▶ TASK REQUIREMENTS
Please output the data below exactly as given, starting at its first line and stopping after the line that contains "edge, in millimetres.".

* Begin *

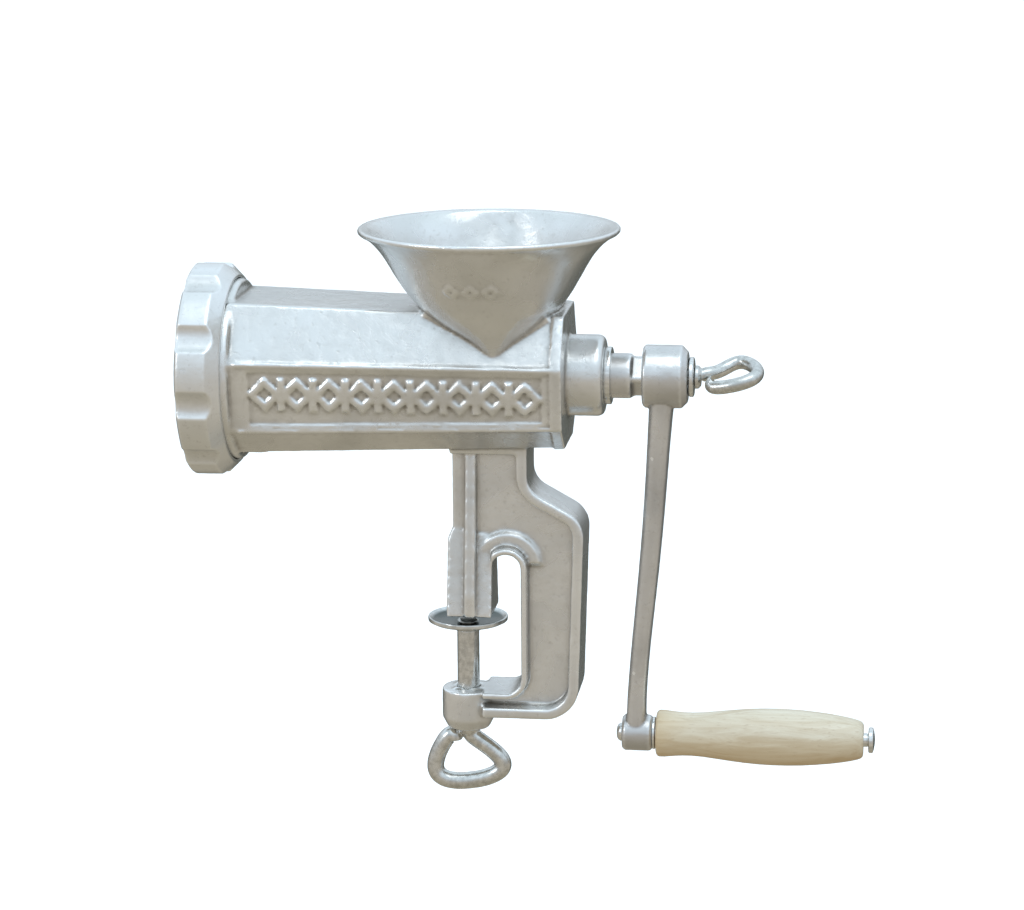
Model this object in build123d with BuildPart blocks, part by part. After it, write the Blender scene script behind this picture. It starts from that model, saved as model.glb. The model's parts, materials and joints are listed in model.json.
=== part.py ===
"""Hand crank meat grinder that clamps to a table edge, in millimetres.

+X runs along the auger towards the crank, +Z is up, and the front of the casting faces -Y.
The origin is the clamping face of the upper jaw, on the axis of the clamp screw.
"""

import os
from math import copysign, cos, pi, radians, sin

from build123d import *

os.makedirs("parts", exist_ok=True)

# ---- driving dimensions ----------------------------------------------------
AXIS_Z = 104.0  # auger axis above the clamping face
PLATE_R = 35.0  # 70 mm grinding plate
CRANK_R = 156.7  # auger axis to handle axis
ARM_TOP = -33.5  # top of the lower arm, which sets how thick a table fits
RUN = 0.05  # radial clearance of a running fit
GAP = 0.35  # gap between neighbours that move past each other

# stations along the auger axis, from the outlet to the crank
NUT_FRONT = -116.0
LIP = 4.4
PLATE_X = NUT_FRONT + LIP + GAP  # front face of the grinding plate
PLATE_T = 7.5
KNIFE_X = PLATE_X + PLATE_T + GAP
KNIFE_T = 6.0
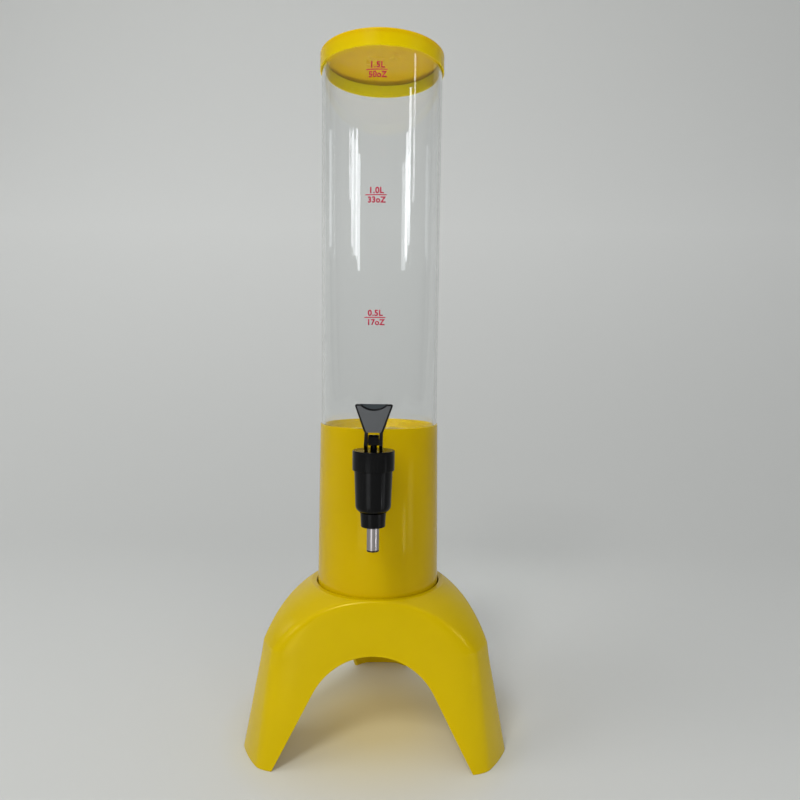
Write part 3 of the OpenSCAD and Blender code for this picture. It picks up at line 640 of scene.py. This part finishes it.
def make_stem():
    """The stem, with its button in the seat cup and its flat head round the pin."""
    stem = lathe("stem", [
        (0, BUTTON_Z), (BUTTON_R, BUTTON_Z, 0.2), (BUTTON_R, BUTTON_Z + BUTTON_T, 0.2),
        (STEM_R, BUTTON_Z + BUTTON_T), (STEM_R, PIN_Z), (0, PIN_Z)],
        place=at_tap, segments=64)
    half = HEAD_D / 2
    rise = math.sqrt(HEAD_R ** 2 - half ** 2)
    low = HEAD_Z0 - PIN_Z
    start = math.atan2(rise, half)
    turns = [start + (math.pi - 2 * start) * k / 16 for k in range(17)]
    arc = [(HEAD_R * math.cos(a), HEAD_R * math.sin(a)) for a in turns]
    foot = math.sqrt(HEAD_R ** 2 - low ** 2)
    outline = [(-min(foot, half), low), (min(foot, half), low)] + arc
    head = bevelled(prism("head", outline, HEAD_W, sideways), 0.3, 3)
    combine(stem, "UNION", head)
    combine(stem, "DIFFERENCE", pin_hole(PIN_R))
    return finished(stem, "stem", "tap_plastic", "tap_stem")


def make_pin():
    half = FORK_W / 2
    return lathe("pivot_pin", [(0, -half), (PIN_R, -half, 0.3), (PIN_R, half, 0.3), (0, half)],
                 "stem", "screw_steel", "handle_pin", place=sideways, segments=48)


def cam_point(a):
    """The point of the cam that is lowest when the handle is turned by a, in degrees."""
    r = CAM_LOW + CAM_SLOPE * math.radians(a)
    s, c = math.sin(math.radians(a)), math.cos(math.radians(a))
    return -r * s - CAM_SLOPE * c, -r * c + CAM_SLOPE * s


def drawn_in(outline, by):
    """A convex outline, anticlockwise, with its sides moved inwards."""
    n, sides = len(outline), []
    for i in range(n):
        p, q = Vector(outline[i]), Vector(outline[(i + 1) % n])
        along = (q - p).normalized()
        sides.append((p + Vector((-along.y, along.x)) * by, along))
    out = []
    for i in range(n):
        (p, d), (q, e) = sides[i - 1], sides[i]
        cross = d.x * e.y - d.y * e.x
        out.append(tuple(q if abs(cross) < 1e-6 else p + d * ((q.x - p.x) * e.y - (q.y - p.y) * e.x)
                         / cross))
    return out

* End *

▶ THE REPLY
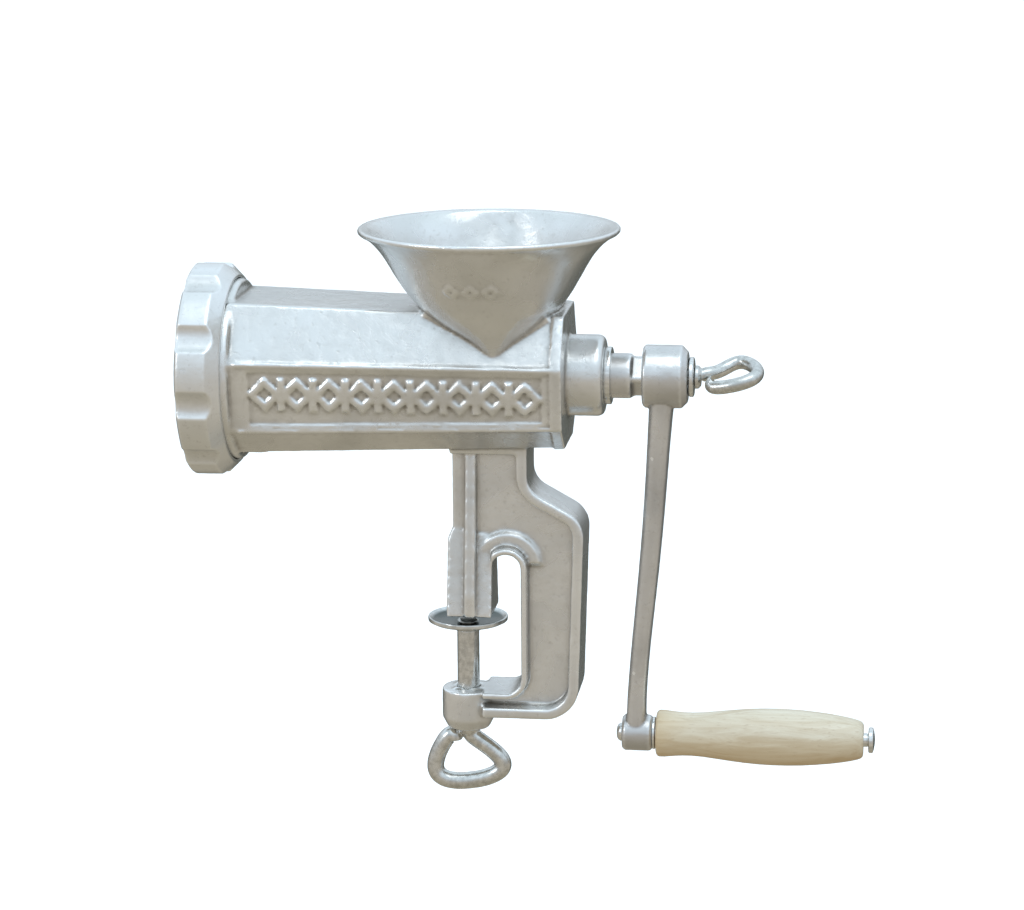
Model this object in build123d with BuildPart blocks, part by part. After it, write the Blender scene script behind this picture. It starts from that model, saved as model.glb. The model's parts, materials and joints are listed in model.json.
=== part.py ===
"""Hand crank meat grinder that clamps to a table edge, in millimetres.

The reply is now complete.